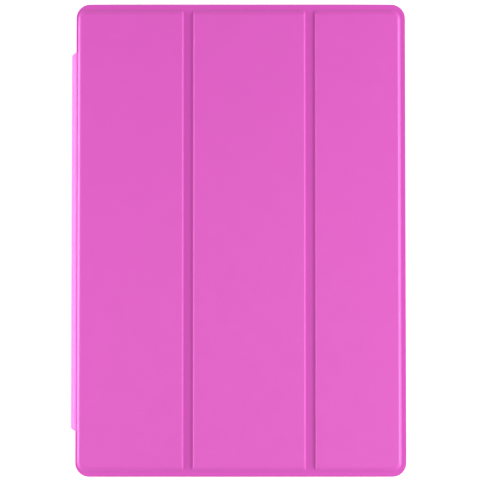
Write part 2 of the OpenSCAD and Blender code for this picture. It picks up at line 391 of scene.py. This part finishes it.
def board(name, i, material):
    """The stiff board under panel i, which fills the hollow behind the skin."""
    shapes = [(OUTER_R, OUTER_W) if outer else (GROOVE_R, GROOVE_W) for outer in (i == 2, i == 0)]
    stations = [raised_stations(width) for width in (shapes[0][1], shapes[1][1], END_W)]
    loops = []
    for right, left, end in zip(*stations):
        if end[3] < SKIN_Z + BOARD_RIM:
            continue
        y = RAISED_Y - end[2]
        sides = ((RAISED[i][1] - right[2], shapes[0][0] - right[2], 1),
                 (RAISED[i][0] + left[2], shapes[1][0] - left[2], -1))
        corners = [[(x - side * r * (1 - math.cos(a)), y - r * (1 - math.sin(a)))
                    for a in [math.radians(15 * k) for k in range(7)]] for x, r, side in sides]
        top = corners[0] + corners[1][::-1]
        loops.append(([*top, *[(x, -y) for x, y in reversed(top)]], end[3] - BOARD_GAP))
    loops.insert(0, (loops[0][0], SKIN_Z + BOARD_GAP))
    bm = bmesh.new()
    rows = [[bm.verts.new((x, y, z)) for x, y in loop] for loop, z in loops]
    for a, b in zip(rows, rows[1:]):
        for k in range(len(a)):
            m = (k + 1) % len(a)
            bm.faces.new([a[k], a[m], b[m], b[k]])
    bm.faces.new(rows[0])
    bm.faces.new(rows[-1])
    return linked(bpy.data.meshes.new(name), bm, material)


# ---- hinge strips: a section in the XZ plane, drawn along the spine ----

CENTRE_Z = GROOVE_Z / 2
SAG = HINGE_X - SPINE_X
SPINE_R = GROOVE_Z ** 2 / (8 * SAG) + SAG / 2
CENTRE_X = SPINE_X + SPINE_R
HALF_ANGLE = math.degrees(math.asin(CENTRE_Z / SPINE_R))
FOLD_LEAD = -0.3 * MM       # from a flat strip's end, where the rounding of its fold aims at
FRONT_FLAT = 0.03 * MM      # flat strip between the foot of panel 1 and the front fold
BACK_FLAT = 0.4 * MM        # where the back fold starts, from the hinge line
BEND = 14                   # degrees of the arc that the rounding of each fold takes
ARC_STEP = 6                # degrees between lines along the spine
SPINE_SEAM = 30             # angle of the seams between the spine and its two hinge strips
END_RELIEF = 1.5 * MM       # how much shorter the spine is at its outermost line
LINING_T = SKIN_Z - LINING_Z
LINING_DEPTH = SKIN_T + LINING_T
PAD_T = 0.8 * MM            # extra thickness behind the stiffener
PAD_ANGLE = 36              # degrees from the spine's middle to the end of that thickness
PAD_FADE = 4                # degrees over which it ends
SPINE_MID = (SPINE_Y0 + SPINE_Y1) / 2
SPINE_HALF = (SPINE_Y1 - SPINE_Y0) / 2


def arc_point(angle):
    a = math.radians(angle)
    return (CENTRE_X - SPINE_R * math.cos(a), CENTRE_Z + SPINE_R * math.sin(a))


def fold_curve(flat_end, angle):
    """Points that round the fold between a flat strip and the spine's arc."""
    corner = (flat_end[0] + FOLD_LEAD, flat_end[1])
    last = arc_point(angle)
    found = []
    for t in (0, 0.25, 0.5, 0.75, 1):
        w = ((1 - t) ** 2, 2 * t * (1 - t), t * t)
        found.append(tuple(w[0] * a + w[1] * b + w[2] * c for a, b, c in zip(flat_end, corner, last)))
    return found


def arc_points(a, b):
    return [arc_point(x) for x in spread_lines(a, b, ARC_STEP)]


def pad_share(z):
    """1 behind the spine's stiffener, 0 near the folds."""
    angle = abs(math.degrees(math.asin(max(-1, min(1, (z - CENTRE_Z) / SPINE_R)))))
    return max(0.0, min(1.0, (PAD_ANGLE - angle) / PAD_FADE))


def section(path, outer_depth, inner_depth):
    """Columns (outer x, outer z, inner x, inner z, place) at two depths behind a path. A depth is a
    function of the path's point."""
    p = np.array(path)
    tangent = np.gradient(p, axis=0)
    tangent /= np.linalg.norm(tangent, axis=1)[:, None]
    into = np.column_stack([-tangent[:, 1], tangent[:, 0]])
    place = np.concatenate([[0], np.cumsum(np.linalg.norm(np.diff(p, axis=0), axis=1))])
    found = []
    for k, (x, z) in enumerate(path):
        o = p[k] + into[k] * outer_depth(x, z)
        i = p[k] + into[k] * inner_depth(x, z)
        found.append((o[0], o[1], i[0], i[1], path[0][0] - place[k]))
    return found


def drawn(columns):
    """A patch from a section, with the spine's slanting reliefs at both ends."""
    rows = []
    for y in [v for v in LONG if SPINE_Y0 - 1e-6 <= v <= SPINE_Y1 + 1e-6]:
        row = []
        for xo, zo, xi, zi, place in columns:
            past = max(0.0, min(1.0, (HINGE_X - min(xo, HINGE_X)) / SAG))
            yy = SPINE_MID + (y - SPINE_MID) * (1 - past * END_RELIEF / SPINE_HALF)
            row.append((xo, yy, zo, xi, yy, zi, place, yy))
        rows.append(row)
    return np.array(rows)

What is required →
Take the lines above and print them exactly.

Complete output →
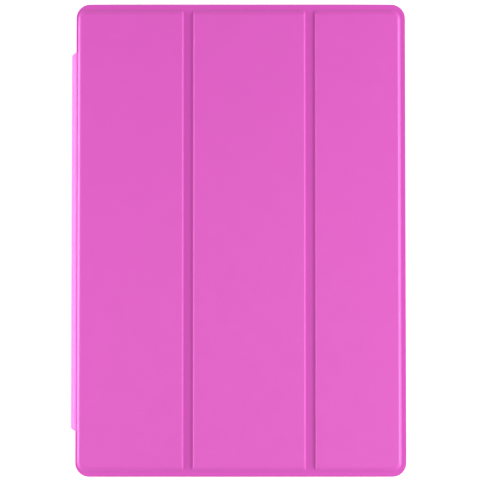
Write part 2 of the OpenSCAD and Blender code for this picture. It picks up at line 391 of scene.py. This part finishes it.
def board(name, i, material):
    """The stiff board under panel i, which fills the hollow behind the skin."""
    shapes = [(OUTER_R, OUTER_W) if outer else (GROOVE_R, GROOVE_W) for outer in (i == 2, i == 0)]
    stations = [raised_stations(width) for width in (shapes[0][1], shapes[1][1], END_W)]
    loops = []
    for right, left, end in zip(*stations):
        if end[3] < SKIN_Z + BOARD_RIM:
            continue
        y = RAISED_Y - end[2]
        sides = ((RAISED[i][1] - right[2], shapes[0][0] - right[2], 1),
                 (RAISED[i][0] + left[2], shapes[1][0] - left[2], -1))
        corners = [[(x - side * r * (1 - math.cos(a)), y - r * (1 - math.sin(a)))
                    for a in [math.radians(15 * k) for k in range(7)]] for x, r, side in sides]
        top = corners[0] + corners[1][::-1]
        loops.append(([*top, *[(x, -y) for x, y in reversed(top)]], end[3] - BOARD_GAP))
    loops.insert(0, (loops[0][0], SKIN_Z + BOARD_GAP))
    bm = bmesh.new()
    rows = [[bm.verts.new((x, y, z)) for x, y in loop] for loop, z in loops]
    for a, b in zip(rows, rows[1:]):
        for k in range(len(a)):
            m = (k + 1) % len(a)
            bm.faces.new([a[k], a[m], b[m], b[k]])
    bm.faces.new(rows[0])
    bm.faces.new(rows[-1])
    return linked(bpy.data.meshes.new(name), bm, material)


# ---- hinge strips: a section in the XZ plane, drawn along the spine ----

CENTRE_Z = GROOVE_Z / 2
SAG = HINGE_X - SPINE_X
SPINE_R = GROOVE_Z ** 2 / (8 * SAG) + SAG / 2
CENTRE_X = SPINE_X + SPINE_R
HALF_ANGLE = math.degrees(math.asin(CENTRE_Z / SPINE_R))
FOLD_LEAD = -0.3 * MM       # from a flat strip's end, where the rounding of its fold aims at
FRONT_FLAT = 0.03 * MM      # flat strip between the foot of panel 1 and the front fold
BACK_FLAT = 0.4 * MM        # where the back fold starts, from the hinge line
BEND = 14                   # degrees of the arc that the rounding of each fold takes
ARC_STEP = 6                # degrees between lines along the spine
SPINE_SEAM = 30             # angle of the seams between the spine and its two hinge strips
END_RELIEF = 1.5 * MM       # how much shorter the spine is at its outermost line
LINING_T = SKIN_Z - LINING_Z
LINING_DEPTH = SKIN_T + LINING_T
PAD_T = 0.8 * MM            # extra thickness behind the stiffener
PAD_ANGLE = 36              # degrees from the spine's middle to the end of that thickness
PAD_FADE = 4                # degrees over which it ends
SPINE_MID = (SPINE_Y0 + SPINE_Y1) / 2
SPINE_HALF = (SPINE_Y1 - SPINE_Y0) / 2


def arc_point(angle):
    a = math.radians(angle)
    return (CENTRE_X - SPINE_R * math.cos(a), CENTRE_Z + SPINE_R * math.sin(a))


def fold_curve(flat_end, angle):
    """Points that round the fold between a flat strip and the spine's arc."""
    corner = (flat_end[0] + FOLD_LEAD, flat_end[1])
    last = arc_point(angle)
    found = []
    for t in (0, 0.25, 0.5, 0.75, 1):
        w = ((1 - t) ** 2, 2 * t * (1 - t), t * t)
        found.append(tuple(w[0] * a + w[1] * b + w[2] * c for a, b, c in zip(flat_end, corner, last)))
    return found


def arc_points(a, b):
    return [arc_point(x) for x in spread_lines(a, b, ARC_STEP)]


def pad_share(z):
    """1 behind the spine's stiffener, 0 near the folds."""
    angle = abs(math.degrees(math.asin(max(-1, min(1, (z - CENTRE_Z) / SPINE_R)))))
    return max(0.0, min(1.0, (PAD_ANGLE - angle) / PAD_FADE))


def section(path, outer_depth, inner_depth):
    """Columns (outer x, outer z, inner x, inner z, place) at two depths behind a path. A depth is a
    function of the path's point."""
    p = np.array(path)
    tangent = np.gradient(p, axis=0)
    tangent /= np.linalg.norm(tangent, axis=1)[:, None]
    into = np.column_stack([-tangent[:, 1], tangent[:, 0]])
    place = np.concatenate([[0], np.cumsum(np.linalg.norm(np.diff(p, axis=0), axis=1))])
    found = []
    for k, (x, z) in enumerate(path):
        o = p[k] + into[k] * outer_depth(x, z)
        i = p[k] + into[k] * inner_depth(x, z)
        found.append((o[0], o[1], i[0], i[1], path[0][0] - place[k]))
    return found


def drawn(columns):
    """A patch from a section, with the spine's slanting reliefs at both ends."""
    rows = []
    for y in [v for v in LONG if SPINE_Y0 - 1e-6 <= v <= SPINE_Y1 + 1e-6]:
        row = []
        for xo, zo, xi, zi, place in columns:
            past = max(0.0, min(1.0, (HINGE_X - min(xo, HINGE_X)) / SAG))
            yy = SPINE_MID + (y - SPINE_MID) * (1 - past * END_RELIEF / SPINE_HALF)
            row.append((xo, yy, zo, xi, yy, zi, place, yy))
        rows.append(row)
    return np.array(rows)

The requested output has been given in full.